Engine Repair/Replacement Checklist

By Chris Hamann

Any successful engine build requires a competent installer. To the best of our ability and knowledge everything on the engine builder’s end was done correctly. We sourced the best possible parts and used the best industry standard procedures along with modern techniques for our engine build. With that in mind it could all be for nothing if the installer is not competent. We, as engine builders, typically take for granted that our installers are competent, adequately trained and utilize the latest equipment. All parties have a mutual interest in the job. The installer and end user also want the repairs/engine build to perform well along with providing durability.

After spending much of my career as an automotive and marine technician one of the most rewarding parts of my career is instant gratification. After grueling hours of completing a major engine repair or replacement the moment of truth arrives when it’s finally time to turn the key and crank it up. This is precisely the moment when I find out if I’m going to have a good or bad day. Thankfully, the vast majority have been great days. I credit that to utilizing a proven routine. That routine includes a plethora of post installation checks. Obviously, each routine is slightly different per the application I’m working on, but I want to touch on items that I feel are important to check before the customer takes delivery of the job to prevent a “boomerang.”

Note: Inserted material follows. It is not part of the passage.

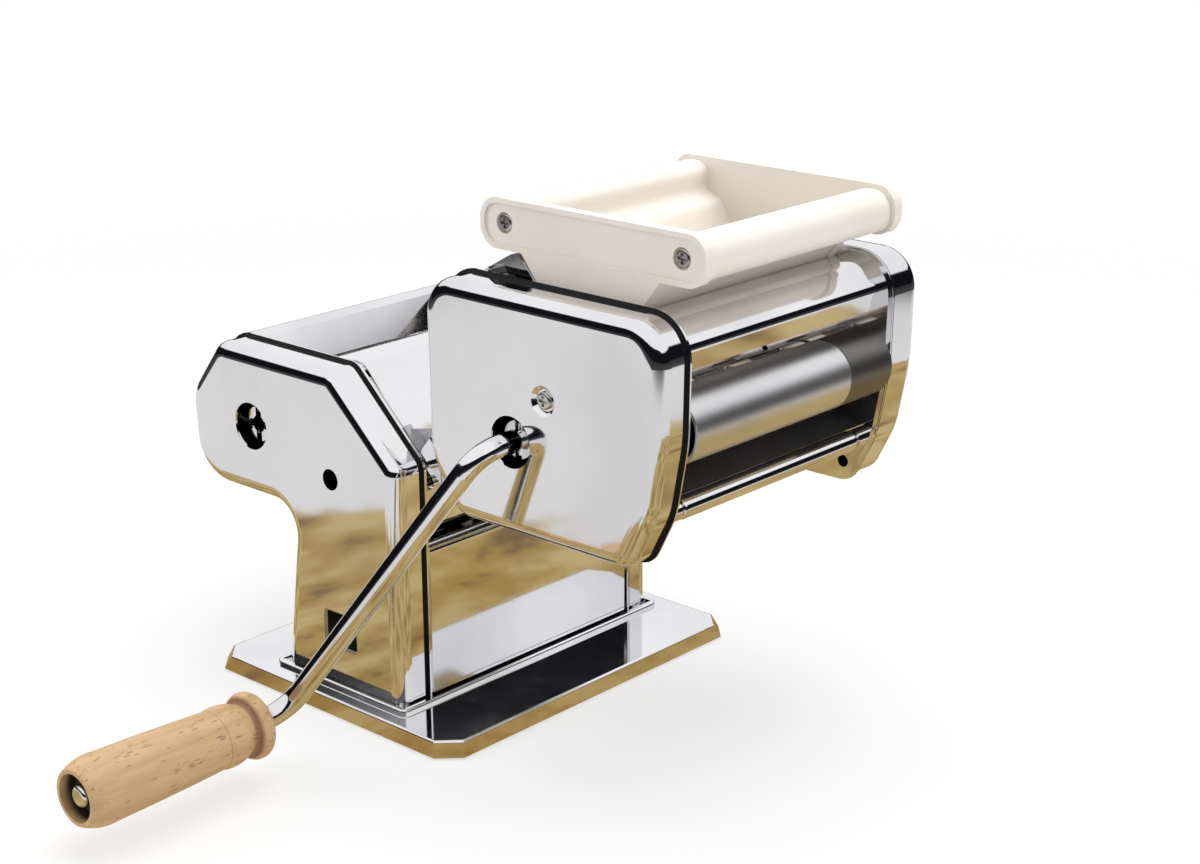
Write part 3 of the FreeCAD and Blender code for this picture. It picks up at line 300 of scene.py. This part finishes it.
def machinedFinish():
    f = newFinish("machinedSteel")
    grain = f.noise(machined["grain"], 2.0, 0.6, stretch=(1, 0.12, 1))
    cloud = f.noise(machined["clouds"], 3.0, 0.6)
    f.surface({"Base Color": f.mix(f.step(cloud, 0.4, 0.75), machined["colour"], machined["oil"]),
               "Roughness": machined["roughness"] + grain * 0.12,
               "Normal": f.bump(grain, 0.3, machined["deep"])}, {"Metallic": 1.0})
    return f.owner


screw = {"colour": (0.66, 0.65, 0.62), "worn": (0.45, 0.43, 0.4), "roughness": 0.2,
         "grain": 700.0, "clouds": 160.0, "deep": 0.00005}


def screwFinish():
    f = newFinish("platedScrew")
    grain = f.noise(screw["grain"], 2.0, 0.5)
    cloud = f.noise(screw["clouds"], 2.0, 0.5)
    f.surface({"Base Color": f.mix(f.step(cloud, 0.45, 0.7), screw["colour"], screw["worn"]),
               "Roughness": screw["roughness"] + grain * 0.1,
               "Normal": f.bump(grain, 0.2, screw["deep"])}, {"Metallic": 1.0})
    return f.owner


cream = {"colour": (0.81, 0.755, 0.69), "shade": (0.77, 0.71, 0.635), "roughness": 0.3,
         "clouds": 16.0, "grain": 1400.0, "mould": 160.0, "deep": 0.0001}


def creamFinish():
    f = newFinish("creamPlastic")
    cloud = f.noise(cream["clouds"], 3.0, 0.55)
    grain = f.noise(cream["grain"], 2.0, 0.5)
    mould = f.noise(cream["mould"], 2.0, 0.5)
    f.surface({"Base Color": f.mix(f.step(cloud, 0.35, 0.7), cream["colour"], cream["shade"]),
               "Roughness": cream["roughness"] + mould * 0.1,
               "Normal": f.bump(mould + grain * 0.25, 0.2, cream["deep"])},
              {"Subsurface Weight": 0.06, "Subsurface Radius": (0.004, 0.003, 0.002),
               "Specular IOR Level": 0.5})
    return f.owner


nylon = {"colour": (0.80, 0.79, 0.74), "shade": (0.70, 0.68, 0.62), "roughness": 0.45,
         "grain": 900.0, "clouds": 80.0, "deep": 0.0001}


def nylonFinish():
    f = newFinish("nylonBush")
    grain = f.noise(nylon["grain"], 2.0, 0.5)
    cloud = f.noise(nylon["clouds"], 2.0, 0.5)
    f.surface({"Base Color": f.mix(cloud, nylon["colour"], nylon["shade"]),
               "Roughness": nylon["roughness"] + grain * 0.1,
               "Normal": f.bump(grain, 0.2, nylon["deep"])})
    return f.owner


black = {"colour": (0.018, 0.018, 0.02), "shade": (0.035, 0.035, 0.038), "roughness": 0.34,
         "grain": 1100.0, "clouds": 60.0, "deep": 0.00012}


def blackFinish():
    f = newFinish("blackPlastic")
    grain = f.noise(black["grain"], 3.0, 0.6)
    cloud = f.noise(black["clouds"], 2.0, 0.5)
    f.surface({"Base Color": f.mix(cloud, black["colour"], black["shade"]),
               "Roughness": black["roughness"] + grain * 0.14,
               "Normal": f.bump(grain, 0.35, black["deep"])})
    return f.owner


rubber = {"colour": (0.03, 0.03, 0.03), "dust": (0.09, 0.088, 0.085), "roughness": 0.72,
          "grain": 800.0, "dusts": 120.0, "deep": 0.0002}


def rubberFinish():
    f = newFinish("footRubber")
    grain = f.noise(rubber["grain"], 4.0, 0.7)
    dust = f.noise(rubber["dusts"], 3.0, 0.6)
    f.surface({"Base Color": f.mix(f.step(dust, 0.5, 0.8), rubber["colour"], rubber["dust"]),
               "Roughness": rubber["roughness"] + grain * 0.15,
               "Normal": f.bump(grain, 0.5, rubber["deep"])})
    return f.owner


# Beech turned on a lathe: x and z are its axis, and the places along it are in y.
beech = {"pale": (0.63, 0.435, 0.235), "warm": (0.49, 0.305, 0.15), "streak": (0.42, 0.235, 0.11),
         "fleck": (0.21, 0.105, 0.05), "grooveShadeAndLine": (0.20, 0.085, 0.045), "hollow": (0.03, 0.022, 0.02),
         "x": 0.0318, "z": 0.03, "end": -0.2916, "groove": -0.1936, "line": -0.2116,
         "grooveFade": (0.0022, 0.0006), "lineFade": (0.0004, 0.0001), "mouthFade": (0.001, 0.0065),
         "hollowRadius": 0.0124, "hollowDeep": 0.012, "skew": (0.05, 0, 0.04), "deep": 0.0002,
         "grains": 16.0, "streaks": 95.0, "cells": 620.0, "fleckAreas": 170.0}


def beechFinish():
    f = newFinish("varnishedBeech")
    skew = beech["skew"]
    x, y, z = f.axis(0) - beech["x"], f.axis(1), f.axis(2) - beech["z"]
    ring = (x * x + z * z) ** 0.5
    grain = f.noise(beech["grains"], 4.0, 0.6, stretch=(5.0, 0.45, 5.0), turn=skew)
    streak = f.noise(beech["streaks"], 3.0, 0.6, stretch=(1, 0.06, 1), turn=skew)
    area = f.noise(beech["fleckAreas"], 2.0, 0.6, stretch=(1, 0.3, 1))
    fleck = f.make("TexVoronoi", {"feature": "F1"}, {"Vector": f.place((1, 0.2, 1), skew),
                                                     "Scale": beech["cells"], "Randomness": 1.0})
    fleck = f.step(fleck, 0.34, 0.16) * f.step(area, 0.46, 0.6)
    body = f.mix(f.step(grain, 0.35, 0.66), beech["pale"], beech["warm"])
    body = f.mix(f.step(streak, 0.42, 0.72) * 0.5, body, beech["streak"])
    body = f.mix(fleck * 0.75, body, beech["fleck"])
    # painted shade darkens the groove beside the ring, and a thin dark line marks where the body
    # starts
    groove = f.step(abs(y - beech["groove"]), *beech["grooveFade"])
    line = f.step(abs(y - beech["line"]), *beech["lineFade"]) * 0.45
    body = f.mix(groove * 0.7 + line, body, beech["grooveShadeAndLine"])
    # painted shade: the hollow in the grip's end is painted near black inside
    hollow = f.step(y, *(beech["end"] + deep for deep in beech["mouthFade"]))
    hollow = hollow * (ring < beech["hollowRadius"]) * (y < beech["end"] + beech["hollowDeep"])
    f.surface({"Base Color": f.mix(hollow, body, beech["hollow"]),
               "Roughness": 0.42 + streak * 0.16 + fleck * 0.1,
               "Normal": f.bump(streak * 0.6 - fleck * 0.8, 0.3, beech["deep"])},
              {"Coat Weight": 0.08, "Coat Roughness": 0.3})
    return f.owner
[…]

Read this article with all images in the digital issue of Engine Professional magazine https://engineprofessional.com/2025EPQ4/#p=26

For example, our shop recently installed a remanufactured 289 CID long block in a 1966 Ford Mustang. We sourced the engine from a well-known production engine remanufacturer.
My routine on this vehicle was as follows:

  1. Clean and inspect all parts to be re-installed onto replacement long block. Verify they are reuseable and replace, as necessary. Clean out intake manifold exhaust crossover and remove steel plate under the crossover to remove all the coking.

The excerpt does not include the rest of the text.